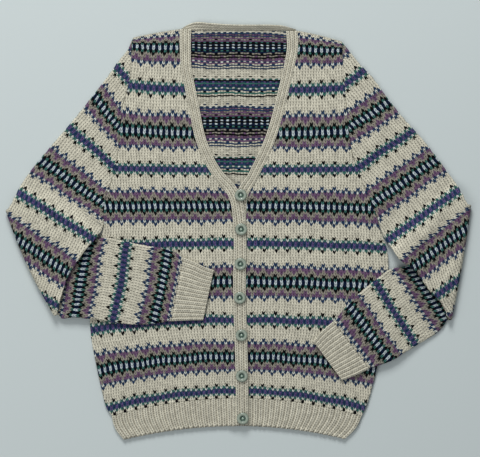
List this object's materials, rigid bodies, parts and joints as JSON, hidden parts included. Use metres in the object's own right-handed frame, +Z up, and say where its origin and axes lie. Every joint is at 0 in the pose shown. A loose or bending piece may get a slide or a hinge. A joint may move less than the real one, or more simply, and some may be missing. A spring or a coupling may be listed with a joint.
{
  "type": "fair isle cardigan",
  "caption": "Hand-knitted fair isle cardigan laid flat face up, V-neck with buttoned band, ribbed hem and cuffs, sleeves folded over the fronts.",
  "frame": {"origin": "middle of the underside of the laid garment's bounding box, on the surface it lies on", "axes": "+X towards the viewer's right across the garment, +Y from the hem to the neck, +Z up off the surface, with the front of the garment facing up"},
  "size_m": [0.6972, 0.625, 0.0177],
  "materials": {
    "fair_isle_knit": "stranded wool knit, matt, slightly fuzzy",
    "ribbing": "plain wool rib, matt",
    "button": "polished translucent resin"
  },
  "bodies": {
    "root": {"back": "fair_isle_knit", "right_front": "fair_isle_knit", "left_front": "fair_isle_knit", "right_sleeve": "fair_isle_knit", "left_sleeve": "fair_isle_knit", "back_hem_rib": "ribbing", "right_front_rib": "ribbing", "left_front_rib": "ribbing", "right_cuff": "ribbing", "left_cuff": "ribbing", "right_band": "ribbing", "left_band": "ribbing", "neck_band": "ribbing", "button_1": "button", "button_2": "button", "button_3": "button", "button_4": "button", "button_5": "button", "button_6": "button", "button_7": "button"}
  },
  "joints": []
}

**WHAT YOU SHOULD DO:** Copy out the whole listing, exactly as written.

**ANSWER:**
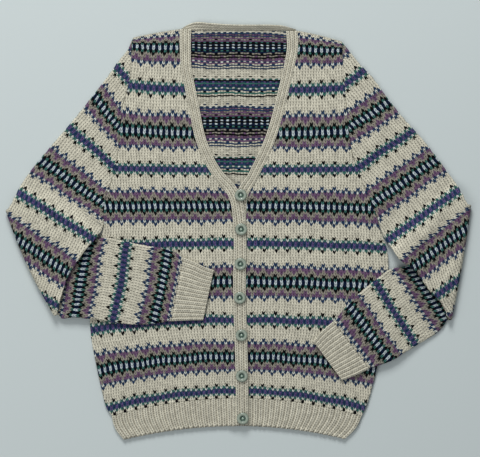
List this object's materials, rigid bodies, parts and joints as JSON, hidden parts included. Use metres in the object's own right-handed frame, +Z up, and say where its origin and axes lie. Every joint is at 0 in the pose shown. A loose or bending piece may get a slide or a hinge. A joint may move less than the real one, or more simply, and some may be missing. A spring or a coupling may be listed with a joint.
{
  "type": "fair isle cardigan",
  "caption": "Hand-knitted fair isle cardigan laid flat face up, V-neck with buttoned band, ribbed hem and cuffs, sleeves folded over the fronts.",
  "frame": {"origin": "middle of the underside of the laid garment's bounding box, on the surface it lies on", "axes": "+X towards the viewer's right across the garment, +Y from the hem to the neck, +Z up off the surface, with the front of the garment facing up"},
  "size_m": [0.6972, 0.625, 0.0177],
  "materials": {
    "fair_isle_knit": "stranded wool knit, matt, slightly fuzzy",
    "ribbing": "plain wool rib, matt",
    "button": "polished translucent resin"
  },
  "bodies": {
    "root": {"back": "fair_isle_knit", "right_front": "fair_isle_knit", "left_front": "fair_isle_knit", "right_sleeve": "fair_isle_knit", "left_sleeve": "fair_isle_knit", "back_hem_rib": "ribbing", "right_front_rib": "ribbing", "left_front_rib": "ribbing", "right_cuff": "ribbing", "left_cuff": "ribbing", "right_band": "ribbing", "left_band": "ribbing", "neck_band": "ribbing", "button_1": "button", "button_2": "button", "button_3": "button", "button_4": "button", "button_5": "button", "button_6": "button", "button_7": "button"}
  },
  "joints": []
}